IsabellaLinton wrote:
Is your goal in volunteering to meet single women? I hope your goal is to enjoy new interests and keep busy in hopes of feeling more cheerful, and developing your work skills. It would be great if you get to know new friends, men or women, but I hope that isn't your primary reason for seeking a volunteer position.

What made you choose museums? If you have an interest in museums I hope you can focus on them as a new hobby.

Also, I wish you well with having your application approved.


I’ve actually been told it’s an avenue I should take for meeting new people so I am hoping it could lead to meeting maybe a nice glasses wearing girlfriend (Don’t care if I get flack for saying that. I know you haven’t said that but I’ve actually gotten flack from men here that I find women with glasses attractive). I also feel like it would be more productive than trying bars, coffee houses, and churches.

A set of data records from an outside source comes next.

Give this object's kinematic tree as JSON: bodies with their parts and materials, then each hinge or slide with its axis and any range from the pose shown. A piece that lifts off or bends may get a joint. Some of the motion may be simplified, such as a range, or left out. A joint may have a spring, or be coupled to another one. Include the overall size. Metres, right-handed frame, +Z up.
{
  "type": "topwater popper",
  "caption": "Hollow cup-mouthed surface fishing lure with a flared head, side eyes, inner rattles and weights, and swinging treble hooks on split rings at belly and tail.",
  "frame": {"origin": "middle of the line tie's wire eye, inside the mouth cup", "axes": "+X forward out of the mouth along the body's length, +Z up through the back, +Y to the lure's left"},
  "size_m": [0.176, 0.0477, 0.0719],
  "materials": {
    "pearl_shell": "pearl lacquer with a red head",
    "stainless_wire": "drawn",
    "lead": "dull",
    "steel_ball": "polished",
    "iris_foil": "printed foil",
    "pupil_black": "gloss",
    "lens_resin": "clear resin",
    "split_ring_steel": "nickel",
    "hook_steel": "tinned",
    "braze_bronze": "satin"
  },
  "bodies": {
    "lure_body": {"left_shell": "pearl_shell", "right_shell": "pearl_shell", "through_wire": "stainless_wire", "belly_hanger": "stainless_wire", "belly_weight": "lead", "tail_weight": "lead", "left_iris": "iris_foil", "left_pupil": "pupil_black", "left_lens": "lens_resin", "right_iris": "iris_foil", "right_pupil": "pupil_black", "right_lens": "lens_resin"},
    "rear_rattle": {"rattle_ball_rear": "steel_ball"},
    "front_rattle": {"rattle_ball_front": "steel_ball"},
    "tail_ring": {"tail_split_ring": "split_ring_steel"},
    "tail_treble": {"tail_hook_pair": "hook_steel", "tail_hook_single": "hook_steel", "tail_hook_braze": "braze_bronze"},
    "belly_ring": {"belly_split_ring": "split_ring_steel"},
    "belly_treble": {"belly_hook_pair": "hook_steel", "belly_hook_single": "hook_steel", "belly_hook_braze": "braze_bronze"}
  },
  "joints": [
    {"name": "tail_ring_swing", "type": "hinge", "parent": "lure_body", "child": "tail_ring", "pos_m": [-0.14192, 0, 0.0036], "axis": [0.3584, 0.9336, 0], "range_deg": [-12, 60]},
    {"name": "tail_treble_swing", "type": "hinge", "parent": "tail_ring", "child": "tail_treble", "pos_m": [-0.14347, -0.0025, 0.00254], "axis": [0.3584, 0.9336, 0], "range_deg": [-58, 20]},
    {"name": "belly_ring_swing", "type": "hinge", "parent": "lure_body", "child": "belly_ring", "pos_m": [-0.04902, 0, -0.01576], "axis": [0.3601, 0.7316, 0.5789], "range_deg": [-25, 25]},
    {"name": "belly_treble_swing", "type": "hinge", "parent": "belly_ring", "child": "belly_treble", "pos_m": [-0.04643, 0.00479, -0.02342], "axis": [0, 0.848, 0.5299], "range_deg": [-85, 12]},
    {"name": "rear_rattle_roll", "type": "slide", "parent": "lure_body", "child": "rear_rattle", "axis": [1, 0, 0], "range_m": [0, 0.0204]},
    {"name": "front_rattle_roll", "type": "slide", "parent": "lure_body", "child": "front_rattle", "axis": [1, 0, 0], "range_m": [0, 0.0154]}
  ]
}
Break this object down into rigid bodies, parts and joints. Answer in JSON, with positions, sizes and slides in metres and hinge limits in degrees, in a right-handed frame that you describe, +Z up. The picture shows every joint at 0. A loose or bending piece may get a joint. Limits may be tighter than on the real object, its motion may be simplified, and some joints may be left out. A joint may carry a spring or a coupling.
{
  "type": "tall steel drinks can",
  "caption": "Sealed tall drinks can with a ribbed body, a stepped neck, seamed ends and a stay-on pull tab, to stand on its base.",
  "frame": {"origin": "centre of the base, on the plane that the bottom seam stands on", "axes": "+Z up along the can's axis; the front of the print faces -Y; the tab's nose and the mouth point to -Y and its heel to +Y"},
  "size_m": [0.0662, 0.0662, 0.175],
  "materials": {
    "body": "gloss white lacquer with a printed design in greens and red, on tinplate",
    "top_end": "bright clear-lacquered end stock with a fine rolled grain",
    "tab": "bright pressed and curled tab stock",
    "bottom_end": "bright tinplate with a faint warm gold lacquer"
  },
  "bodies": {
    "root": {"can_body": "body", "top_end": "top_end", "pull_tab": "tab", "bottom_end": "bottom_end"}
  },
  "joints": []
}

My mother pressured me to volunteer at one of the homeless shelters in the areas by the library I work but I don’t want to because they tend to have a lot of crime happening in them and I’ve experienced hostility from homeless people so I don’t want to go those routes. I chose the museum because it’s the only thing I feel safe doing and while it’s not a dinosaur museum which I wish it was, it’s better than nothing.

How exactly can I make a hobby out of museums?

Thank you, I hope this endeavor won’t be another dead end.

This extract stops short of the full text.